» **EXERCISE REQUIREMENTS**: Copy out all the records exactly.

» **LISTED ENTRIES**:
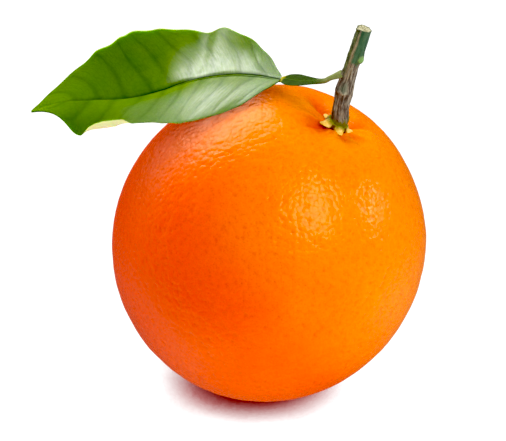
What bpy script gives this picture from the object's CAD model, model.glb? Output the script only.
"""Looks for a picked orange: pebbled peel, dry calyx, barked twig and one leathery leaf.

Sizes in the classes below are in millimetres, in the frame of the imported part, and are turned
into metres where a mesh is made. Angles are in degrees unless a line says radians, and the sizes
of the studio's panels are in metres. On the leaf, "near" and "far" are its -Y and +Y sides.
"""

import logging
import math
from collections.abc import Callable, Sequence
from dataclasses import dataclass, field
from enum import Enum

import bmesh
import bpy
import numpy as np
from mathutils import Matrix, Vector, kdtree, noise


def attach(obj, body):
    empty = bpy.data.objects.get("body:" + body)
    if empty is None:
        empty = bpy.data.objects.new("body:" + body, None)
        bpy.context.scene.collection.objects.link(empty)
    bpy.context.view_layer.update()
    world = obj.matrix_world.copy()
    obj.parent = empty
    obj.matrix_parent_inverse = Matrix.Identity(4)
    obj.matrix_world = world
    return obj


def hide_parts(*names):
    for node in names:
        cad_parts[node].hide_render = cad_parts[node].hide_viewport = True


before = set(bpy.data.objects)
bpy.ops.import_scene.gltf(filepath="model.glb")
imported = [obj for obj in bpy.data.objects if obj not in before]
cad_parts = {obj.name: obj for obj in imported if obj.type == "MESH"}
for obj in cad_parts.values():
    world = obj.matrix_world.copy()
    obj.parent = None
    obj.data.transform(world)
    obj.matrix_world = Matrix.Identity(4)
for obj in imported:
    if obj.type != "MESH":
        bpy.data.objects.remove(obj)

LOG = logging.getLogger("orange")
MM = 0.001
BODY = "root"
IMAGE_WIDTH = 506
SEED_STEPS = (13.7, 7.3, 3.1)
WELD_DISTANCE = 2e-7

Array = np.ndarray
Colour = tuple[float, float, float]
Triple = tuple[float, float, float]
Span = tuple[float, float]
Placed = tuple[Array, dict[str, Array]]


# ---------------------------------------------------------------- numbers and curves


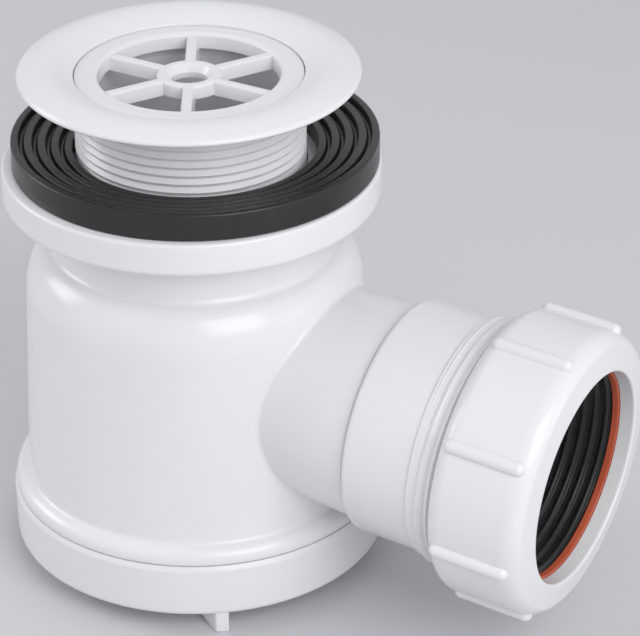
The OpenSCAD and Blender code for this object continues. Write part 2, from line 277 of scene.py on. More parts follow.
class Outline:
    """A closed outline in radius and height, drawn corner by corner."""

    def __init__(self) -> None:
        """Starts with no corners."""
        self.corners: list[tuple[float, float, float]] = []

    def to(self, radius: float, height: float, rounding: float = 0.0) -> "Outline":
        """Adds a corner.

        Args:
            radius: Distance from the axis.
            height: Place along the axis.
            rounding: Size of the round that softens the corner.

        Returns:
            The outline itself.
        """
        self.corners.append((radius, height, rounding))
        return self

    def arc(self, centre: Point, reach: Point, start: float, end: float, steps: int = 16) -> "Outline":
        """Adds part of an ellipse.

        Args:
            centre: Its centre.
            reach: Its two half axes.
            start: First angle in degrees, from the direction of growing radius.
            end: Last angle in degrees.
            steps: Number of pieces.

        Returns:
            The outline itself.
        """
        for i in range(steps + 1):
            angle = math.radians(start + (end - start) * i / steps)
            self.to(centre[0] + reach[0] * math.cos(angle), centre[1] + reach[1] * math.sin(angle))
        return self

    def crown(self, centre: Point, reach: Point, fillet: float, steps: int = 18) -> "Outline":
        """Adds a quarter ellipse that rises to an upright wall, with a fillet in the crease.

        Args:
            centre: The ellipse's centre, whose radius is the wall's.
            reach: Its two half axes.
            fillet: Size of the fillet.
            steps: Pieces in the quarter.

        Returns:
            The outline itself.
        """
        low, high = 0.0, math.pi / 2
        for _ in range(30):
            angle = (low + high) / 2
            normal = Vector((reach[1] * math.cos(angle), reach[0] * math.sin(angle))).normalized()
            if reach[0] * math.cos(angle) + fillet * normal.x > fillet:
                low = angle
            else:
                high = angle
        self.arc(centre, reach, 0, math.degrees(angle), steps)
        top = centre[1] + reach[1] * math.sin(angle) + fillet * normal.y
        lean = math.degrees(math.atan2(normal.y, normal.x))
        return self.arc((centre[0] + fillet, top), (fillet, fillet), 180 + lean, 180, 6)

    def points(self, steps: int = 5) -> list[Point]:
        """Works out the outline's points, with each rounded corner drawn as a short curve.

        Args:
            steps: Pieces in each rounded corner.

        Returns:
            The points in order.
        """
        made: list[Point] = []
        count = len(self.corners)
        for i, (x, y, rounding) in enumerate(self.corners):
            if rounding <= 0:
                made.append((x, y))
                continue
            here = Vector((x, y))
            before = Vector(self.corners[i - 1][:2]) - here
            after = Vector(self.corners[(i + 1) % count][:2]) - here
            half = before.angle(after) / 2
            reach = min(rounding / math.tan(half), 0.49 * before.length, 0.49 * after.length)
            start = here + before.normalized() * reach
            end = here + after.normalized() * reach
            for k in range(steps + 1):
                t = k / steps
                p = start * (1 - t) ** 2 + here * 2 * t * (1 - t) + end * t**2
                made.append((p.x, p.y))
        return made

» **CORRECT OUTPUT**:
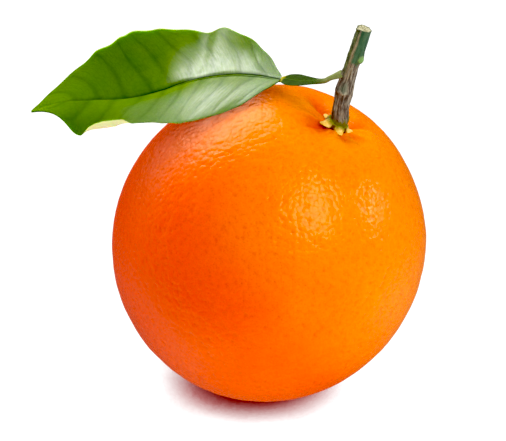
What bpy script gives this picture from the object's CAD model, model.glb? Output the script only.
"""Looks for a picked orange: pebbled peel, dry calyx, barked twig and one leathery leaf.

Sizes in the classes below are in millimetres, in the frame of the imported part, and are turned
into metres where a mesh is made. Angles are in degrees unless a line says radians, and the sizes
of the studio's panels are in metres. On the leaf, "near" and "far" are its -Y and +Y sides.
"""

import logging
import math
from collections.abc import Callable, Sequence
from dataclasses import dataclass, field
from enum import Enum

import bmesh
import bpy
import numpy as np
from mathutils import Matrix, Vector, kdtree, noise


def attach(obj, body):
    empty = bpy.data.objects.get("body:" + body)
    if empty is None:
        empty = bpy.data.objects.new("body:" + body, None)
        bpy.context.scene.collection.objects.link(empty)
    bpy.context.view_layer.update()
    world = obj.matrix_world.copy()
    obj.parent = empty
    obj.matrix_parent_inverse = Matrix.Identity(4)
    obj.matrix_world = world
    return obj


def hide_parts(*names):
    for node in names:
        cad_parts[node].hide_render = cad_parts[node].hide_viewport = True


before = set(bpy.data.objects)
bpy.ops.import_scene.gltf(filepath="model.glb")
imported = [obj for obj in bpy.data.objects if obj not in before]
cad_parts = {obj.name: obj for obj in imported if obj.type == "MESH"}
for obj in cad_parts.values():
    world = obj.matrix_world.copy()
    obj.parent = None
    obj.data.transform(world)
    obj.matrix_world = Matrix.Identity(4)
for obj in imported:
    if obj.type != "MESH":
        bpy.data.objects.remove(obj)

LOG = logging.getLogger("orange")
MM = 0.001
BODY = "root"
IMAGE_WIDTH = 506
SEED_STEPS = (13.7, 7.3, 3.1)
WELD_DISTANCE = 2e-7

Array = np.ndarray
Colour = tuple[float, float, float]
Triple = tuple[float, float, float]
Span = tuple[float, float]
Placed = tuple[Array, dict[str, Array]]


# ---------------------------------------------------------------- numbers and curves


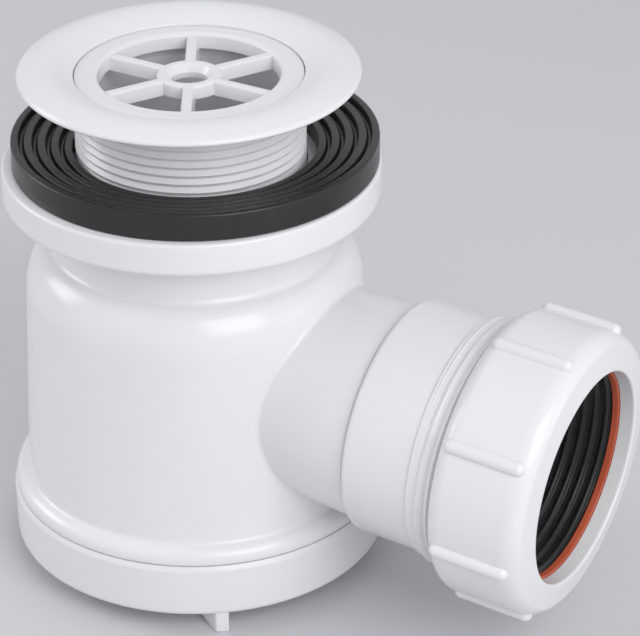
The OpenSCAD and Blender code for this object continues. Write part 2, from line 277 of scene.py on. More parts follow.
class Outline:
    """A closed outline in radius and height, drawn corner by corner."""

    def __init__(self) -> None:
        """Starts with no corners."""
        self.corners: list[tuple[float, float, float]] = []

    def to(self, radius: float, height: float, rounding: float = 0.0) -> "Outline":
        """Adds a corner.

        Args:
            radius: Distance from the axis.
            height: Place along the axis.
            rounding: Size of the round that softens the corner.

        Returns:
            The outline itself.
        """
        self.corners.append((radius, height, rounding))
        return self

    def arc(self, centre: Point, reach: Point, start: float, end: float, steps: int = 16) -> "Outline":
        """Adds part of an ellipse.

        Args:
            centre: Its centre.
            reach: Its two half axes.
            start: First angle in degrees, from the direction of growing radius.
            end: Last angle in degrees.
            steps: Number of pieces.

        Returns:
            The outline itself.
        """
        for i in range(steps + 1):
            angle = math.radians(start + (end - start) * i / steps)
            self.to(centre[0] + reach[0] * math.cos(angle), centre[1] + reach[1] * math.sin(angle))
        return self

    def crown(self, centre: Point, reach: Point, fillet: float, steps: int = 18) -> "Outline":
        """Adds a quarter ellipse that rises to an upright wall, with a fillet in the crease.

        Args:
            centre: The ellipse's centre, whose radius is the wall's.
            reach: Its two half axes.
            fillet: Size of the fillet.
            steps: Pieces in the quarter.

        Returns:
            The outline itself.
        """
        low, high = 0.0, math.pi / 2
        for _ in range(30):
            angle = (low + high) / 2
            normal = Vector((reach[1] * math.cos(angle), reach[0] * math.sin(angle))).normalized()
            if reach[0] * math.cos(angle) + fillet * normal.x > fillet:
                low = angle
            else:
                high = angle
        self.arc(centre, reach, 0, math.degrees(angle), steps)
        top = centre[1] + reach[1] * math.sin(angle) + fillet * normal.y
        lean = math.degrees(math.atan2(normal.y, normal.x))
        return self.arc((centre[0] + fillet, top), (fillet, fillet), 180 + lean, 180, 6)

    def points(self, steps: int = 5) -> list[Point]:
        """Works out the outline's points, with each rounded corner drawn as a short curve.

        Args:
            steps: Pieces in each rounded corner.

        Returns:
            The points in order.
        """
        made: list[Point] = []
        count = len(self.corners)
        for i, (x, y, rounding) in enumerate(self.corners):
            if rounding <= 0:
                made.append((x, y))
                continue
            here = Vector((x, y))
            before = Vector(self.corners[i - 1][:2]) - here
            after = Vector(self.corners[(i + 1) % count][:2]) - here
            half = before.angle(after) / 2
            reach = min(rounding / math.tan(half), 0.49 * before.length, 0.49 * after.length)
            start = here + before.normalized() * reach
            end = here + after.normalized() * reach
            for k in range(steps + 1):
                t = k / steps
                p = start * (1 - t) ** 2 + here * 2 * t * (1 - t) + end * t**2
                made.append((p.x, p.y))
        return made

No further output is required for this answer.